## Directions for this task
Make an exact copy of the lines below.
☆ ☆ ☆ ☆ ☆ ☆ ☆
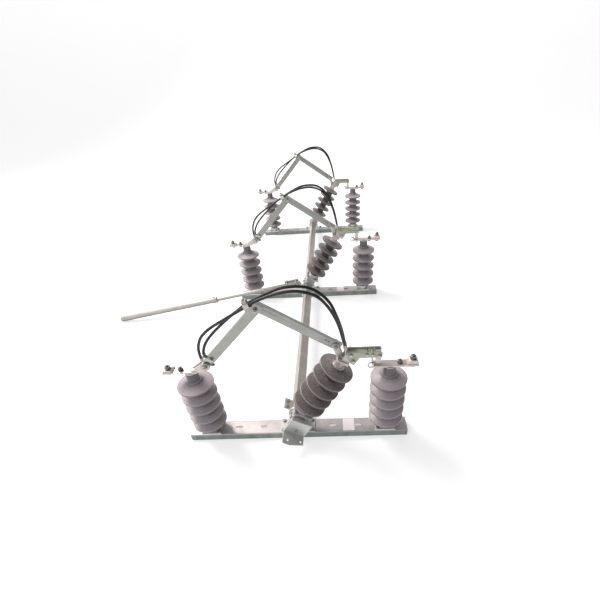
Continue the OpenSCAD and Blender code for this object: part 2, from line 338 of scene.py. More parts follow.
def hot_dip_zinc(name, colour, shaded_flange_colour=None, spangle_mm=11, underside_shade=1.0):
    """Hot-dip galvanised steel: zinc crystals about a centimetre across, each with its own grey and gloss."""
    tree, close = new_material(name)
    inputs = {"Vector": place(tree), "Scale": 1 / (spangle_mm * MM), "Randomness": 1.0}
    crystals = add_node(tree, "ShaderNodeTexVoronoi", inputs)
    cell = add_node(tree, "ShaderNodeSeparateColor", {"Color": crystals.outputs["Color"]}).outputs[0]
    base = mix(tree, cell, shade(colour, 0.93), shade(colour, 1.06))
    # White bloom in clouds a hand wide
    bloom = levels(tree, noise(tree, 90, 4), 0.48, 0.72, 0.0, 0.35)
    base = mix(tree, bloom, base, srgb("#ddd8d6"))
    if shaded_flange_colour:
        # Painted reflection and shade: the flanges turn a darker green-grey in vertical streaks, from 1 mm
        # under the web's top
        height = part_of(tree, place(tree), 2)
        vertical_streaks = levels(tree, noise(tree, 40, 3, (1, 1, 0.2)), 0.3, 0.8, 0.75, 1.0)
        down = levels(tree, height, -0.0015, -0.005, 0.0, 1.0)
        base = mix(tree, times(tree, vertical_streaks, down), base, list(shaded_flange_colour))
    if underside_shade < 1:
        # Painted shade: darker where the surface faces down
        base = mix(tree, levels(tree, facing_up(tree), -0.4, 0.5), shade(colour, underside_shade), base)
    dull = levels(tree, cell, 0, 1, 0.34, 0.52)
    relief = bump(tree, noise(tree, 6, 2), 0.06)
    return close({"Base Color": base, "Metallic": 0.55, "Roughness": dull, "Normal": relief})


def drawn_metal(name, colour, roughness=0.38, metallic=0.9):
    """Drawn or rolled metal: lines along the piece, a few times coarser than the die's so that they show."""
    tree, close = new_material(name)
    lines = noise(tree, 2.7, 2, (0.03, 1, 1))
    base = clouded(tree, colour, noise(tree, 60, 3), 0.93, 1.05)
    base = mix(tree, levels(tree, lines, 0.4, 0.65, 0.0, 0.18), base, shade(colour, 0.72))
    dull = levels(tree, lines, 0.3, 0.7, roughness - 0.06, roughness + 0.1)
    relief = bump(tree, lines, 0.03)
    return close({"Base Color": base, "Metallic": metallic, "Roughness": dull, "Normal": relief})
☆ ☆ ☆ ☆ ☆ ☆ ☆
## Expected answer
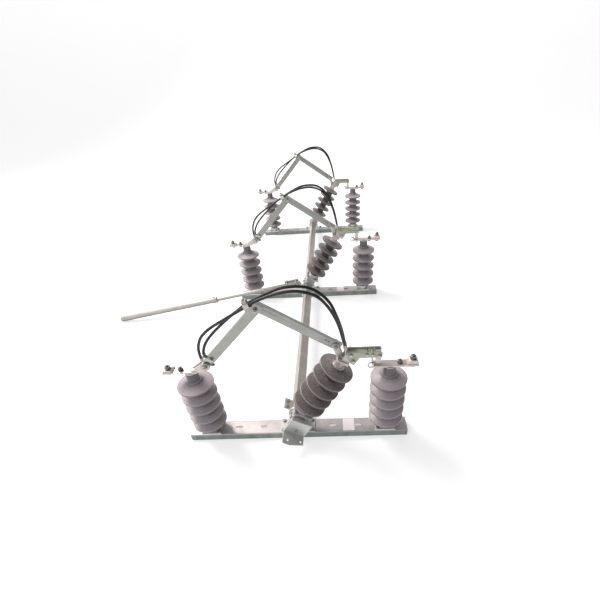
Continue the OpenSCAD and Blender code for this object: part 2, from line 338 of scene.py. More parts follow.
def hot_dip_zinc(name, colour, shaded_flange_colour=None, spangle_mm=11, underside_shade=1.0):
    """Hot-dip galvanised steel: zinc crystals about a centimetre across, each with its own grey and gloss."""
    tree, close = new_material(name)
    inputs = {"Vector": place(tree), "Scale": 1 / (spangle_mm * MM), "Randomness": 1.0}
    crystals = add_node(tree, "ShaderNodeTexVoronoi", inputs)
    cell = add_node(tree, "ShaderNodeSeparateColor", {"Color": crystals.outputs["Color"]}).outputs[0]
    base = mix(tree, cell, shade(colour, 0.93), shade(colour, 1.06))
    # White bloom in clouds a hand wide
    bloom = levels(tree, noise(tree, 90, 4), 0.48, 0.72, 0.0, 0.35)
    base = mix(tree, bloom, base, srgb("#ddd8d6"))
    if shaded_flange_colour:
        # Painted reflection and shade: the flanges turn a darker green-grey in vertical streaks, from 1 mm
        # under the web's top
        height = part_of(tree, place(tree), 2)
        vertical_streaks = levels(tree, noise(tree, 40, 3, (1, 1, 0.2)), 0.3, 0.8, 0.75, 1.0)
        down = levels(tree, height, -0.0015, -0.005, 0.0, 1.0)
        base = mix(tree, times(tree, vertical_streaks, down), base, list(shaded_flange_colour))
    if underside_shade < 1:
        # Painted shade: darker where the surface faces down
        base = mix(tree, levels(tree, facing_up(tree), -0.4, 0.5), shade(colour, underside_shade), base)
    dull = levels(tree, cell, 0, 1, 0.34, 0.52)
    relief = bump(tree, noise(tree, 6, 2), 0.06)
    return close({"Base Color": base, "Metallic": 0.55, "Roughness": dull, "Normal": relief})


def drawn_metal(name, colour, roughness=0.38, metallic=0.9):
    """Drawn or rolled metal: lines along the piece, a few times coarser than the die's so that they show."""
    tree, close = new_material(name)
    lines = noise(tree, 2.7, 2, (0.03, 1, 1))
    base = clouded(tree, colour, noise(tree, 60, 3), 0.93, 1.05)
    base = mix(tree, levels(tree, lines, 0.4, 0.65, 0.0, 0.18), base, shade(colour, 0.72))
    dull = levels(tree, lines, 0.3, 0.7, roughness - 0.06, roughness + 0.1)
    relief = bump(tree, lines, 0.03)
    return close({"Base Color": base, "Metallic": metallic, "Roughness": dull, "Normal": relief})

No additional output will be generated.